Effective policing, and effective reform of the MPD, will require changes in the senior management team of the MPD. But please don't make those changes too fast. Take a little time to learn your way around the Department, to learn whose advice and judgment you can trust, and to learn whose performance has been bad many times in the past. And then act decisively. Develop plans for personnel, management training, and information technology and equipment procurement, and share those plans openly and widely with all your officers and the public. Let all of us, both inside and outside of the Department, know what we can expect.

And, finally, let us all see that you have undertaken a serious initiative to root out mismanagement and corruption. Months ago, when public outcries against corruption and mismanagement in the MPD reached a crescendo, citizens of the District demanded a wide-ranging, public, and open investigation.
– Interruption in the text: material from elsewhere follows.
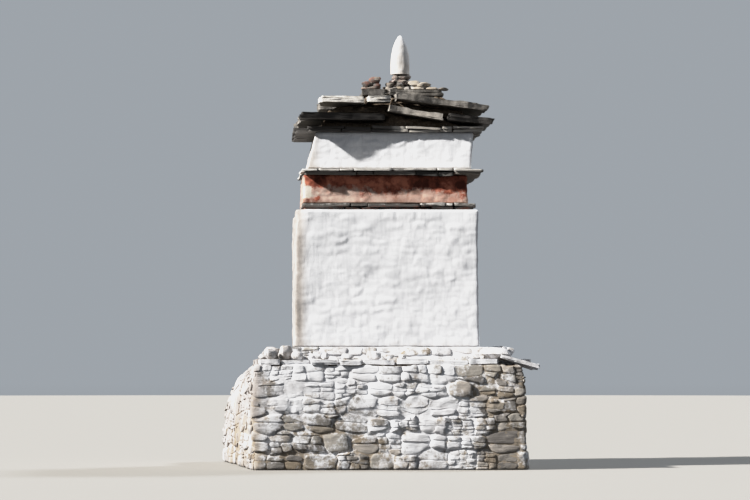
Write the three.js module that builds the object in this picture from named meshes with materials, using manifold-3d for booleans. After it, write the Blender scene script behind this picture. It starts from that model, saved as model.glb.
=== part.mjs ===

What we got instead was a promise that the US Attorney would conduct a secret investigation — of which we have heard nothing since; that a new Inspector General would be appointed to conduct a secret investigation — which has not even begun yet; and that the Council of the District would conduct a tightly controlled and stage-managed series of hearings that seem designed to bore us out of paying attention to the problem. Since our city leaders seem determined not to address this issue effectively, perhaps you can.

I hope so. In fact, as you must realize, you embody a lot of our hopes. In the course of a few months, three events will occur that will determine the future of our city for years to come — the appointment of new members of the Control Board, the election of a new Mayor or the reelection of the current one, and the appointment of a new Chief of Police. As the embodiment of our hopes, we wish you all the best, and the best of luck, in the difficult job ahead. And I hope that you bring us luck, too.